Opinión

Enterradlos

Durante estos meses pasados de confinamiento, la pandemia mataba a centenares, casi mil, diariamente. En los primeros días, las televisiones se lanzaron a recoger las imágenes del dolor y el duelo hasta convertir sus emisiones en una macabra lista necrológica que vertía enfermedad y sufrimiento sobre todas las conciencias como lluvia sucia, furiosa. Pero, de la noche a la mañana, todo cambió. Desaparecieron por arte de magia los minuciosos detalles fúnebres, dolientes, mortuorios, y todo se convirtió en una especie de tómbola de luz y de color, con personas súper solidarias que se mandaban besitos y aplaudían desde los balcones, cocinaban pasteles y abrazaban a los niños (¡qué bien se han portado los pequeños durante este tiempo espeluznante!)… Debe ser por eso, porque estábamos todos pendientes de cada detalle de la nueva irrealidad que se nos ordenó construir. Porque estábamos absortos en los aplausos y en señalar desde las ventanas a los héroes, o a los traidores que salían a pasear más de la cuenta. Quizás sea porque muchos canallas depravados andaban ocupados adoptando perros por tener una excusa para salir, criaturas que, una vez que el encierro acabó, abandonaron de nuevo, sin un titubeo. Tal vez estábamos ensimismados, intentando memorizar las nuevas normas que se nos mandaron profesar igual que el Credo de una religión recién nacida, basada en la mentira, en la trampa y en la estupidez… El caso es que los ancianos morían por centenares cada día, pero nadie llevaba la cuenta de sus muertes (salvo la Seguridad Social). Nadie anotó cuántos eran, cómo se llamaban, cuál fue la hora, y lugar, de su fallecimiento. Los contadores estaban ocupados cronometrando tiempos de cocción de pasteles caseros. La hora de los aplausos. De los discursos oficiales. Así que ni siquiera sabemos cuántos han fallecido. Pero cada familia conoce a los suyos. A los que ha perdido. Muchos, ni siquiera han logrado recuperar las cenizas de sus seres queridos: las han «extraviado» en funerarias y cementerios (sobrepasados por circunstancias terribles).
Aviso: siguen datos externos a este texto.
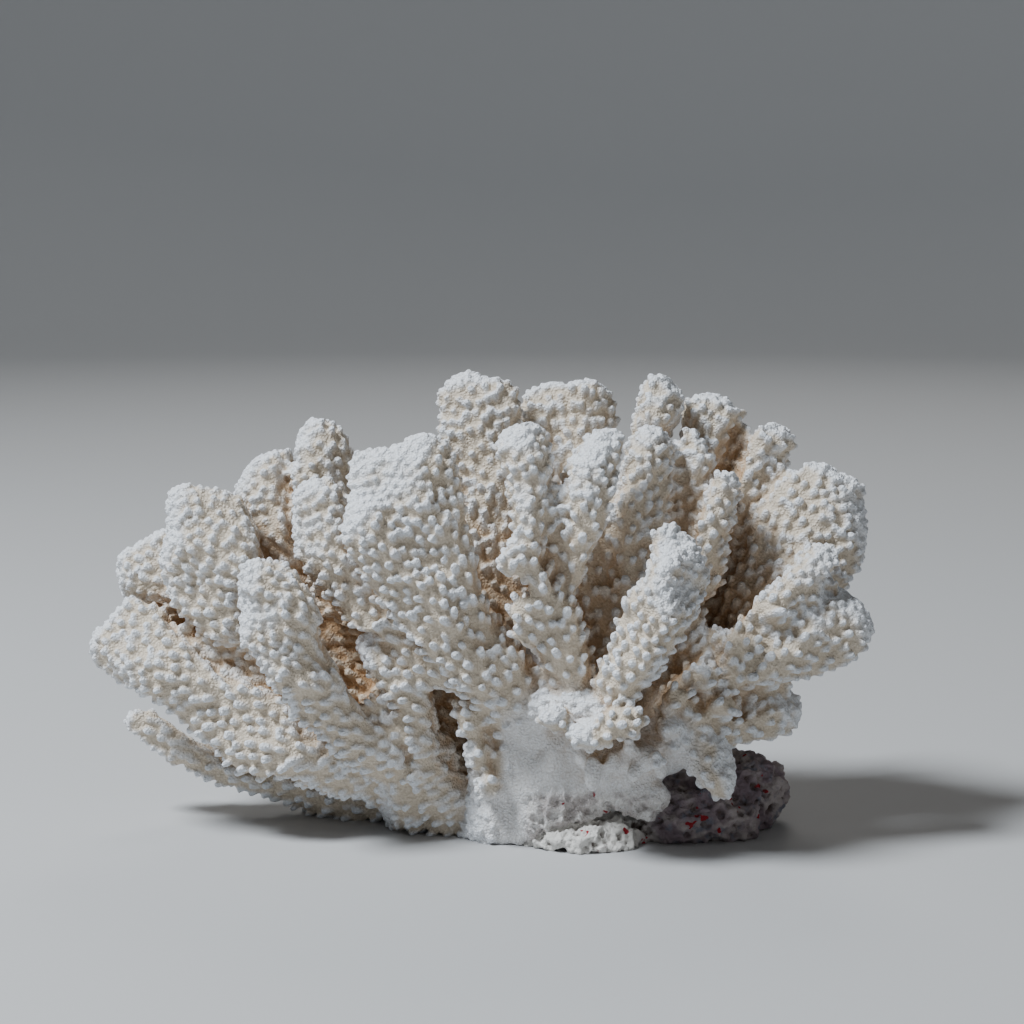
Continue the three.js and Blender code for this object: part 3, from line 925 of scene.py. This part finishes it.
FLOOR_RADIUS, CURVE_RADIUS, CURVE_STEPS, WALL_HEIGHT = 2.2, 0.9, 10, 1.2
bpy.ops.object.select_all(action="DESELECT")
bpy.ops.mesh.primitive_circle_add(vertices=96, radius=FLOOR_RADIUS, fill_type="NGON")
floor = bpy.context.object
floor.name = "floor"
bpy.ops.object.mode_set(mode="EDIT")
bpy.ops.mesh.select_all(action="SELECT")
for step in range(1, CURVE_STEPS + 1):
    angles = [math.pi / 2 * k / CURVE_STEPS for k in (step - 1, step)]
    rise = CURVE_RADIUS * (math.cos(angles[0]) - math.cos(angles[1]))
    out = CURVE_RADIUS * (math.sin(angles[1]) - math.sin(angles[0]))
    radius = FLOOR_RADIUS + CURVE_RADIUS * math.sin(angles[0])
    bpy.ops.mesh.extrude_region_move(TRANSFORM_OT_translate={"value": (0, 0, rise)})
    bpy.ops.transform.resize(value=[(radius + out) / radius] * 2 + [1])
bpy.ops.mesh.extrude_region_move(TRANSFORM_OT_translate={"value": (0, 0, WALL_HEIGHT)})
bpy.ops.mesh.delete(type="ONLY_FACE")
bpy.ops.object.mode_set(mode="OBJECT")
bpy.ops.object.shade_smooth()
paint, tree, shader = material("floor")
shader.inputs["Base Color"].default_value = (0.50, 0.50, 0.50, 1)
shader.inputs["Roughness"].default_value = 0.9
floor.data.materials.append(paint)

world = bpy.data.worlds.new("studio")
bpy.context.scene.world = world
world.use_nodes = True
world.node_tree.nodes["Background"].inputs["Color"].default_value = (0.75, 0.78, 0.82, 1)
world.node_tree.nodes["Background"].inputs["Strength"].default_value = 0.05

DAYLIGHT, LAMPLIGHT = (0.88, 0.94, 1.0), (1, 0.97, 0.93)
LAMP_AIM = Vector((0, 0, 0.08))


def softbox(name, place, size, power, colour):
    """A round lamp at this place, turned to the coral."""
    light = bpy.data.lights.new(name, "AREA")
    light.shape = "DISK"
    light.size = size
    light.energy = power
    light.color = colour
    lamp = bpy.data.objects.new(name, light)
    bpy.context.scene.collection.objects.link(lamp)
    lamp.location = place
    lamp.rotation_euler = (LAMP_AIM - Vector(place)).to_track_quat("-Z", "Y").to_euler()


softbox("key", (-0.95, -0.45, 1.5), size=0.5, power=54, colour=DAYLIGHT)
softbox("fill", (1.6, -1.6, 0.9), size=1.2, power=2, colour=LAMPLIGHT)
softbox("back", (0.2, 1.6, 1.5), size=0.8, power=8, colour=LAMPLIGHT)

DISTANCE, ELEVATION = 0.806, math.radians(8)
aim = Vector((-0.016, 0, 0.1087))
camera = bpy.data.objects.new("camera", bpy.data.cameras.new("camera"))
bpy.context.scene.collection.objects.link(camera)
camera.data.lens = 85
camera.data.sensor_width = 36
camera.location = aim + DISTANCE * Vector((0, -math.cos(ELEVATION), math.sin(ELEVATION)))
camera.rotation_euler = (aim - camera.location).to_track_quat("-Z", "Y").to_euler()
bpy.context.scene.camera = camera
Son cenizas que se ha llevado el viento de la incompetencia, del interés propagandístico oficial, de la vergüenza social. Comenzamos a conquistar la dignidad de ser humanos cuando empezamos a enterrar a nuestros muertos, devolviéndolos a la tierra, hace miles de años. Hasta hoy, cuando solo triunfan la indignidad, las exhumaciones.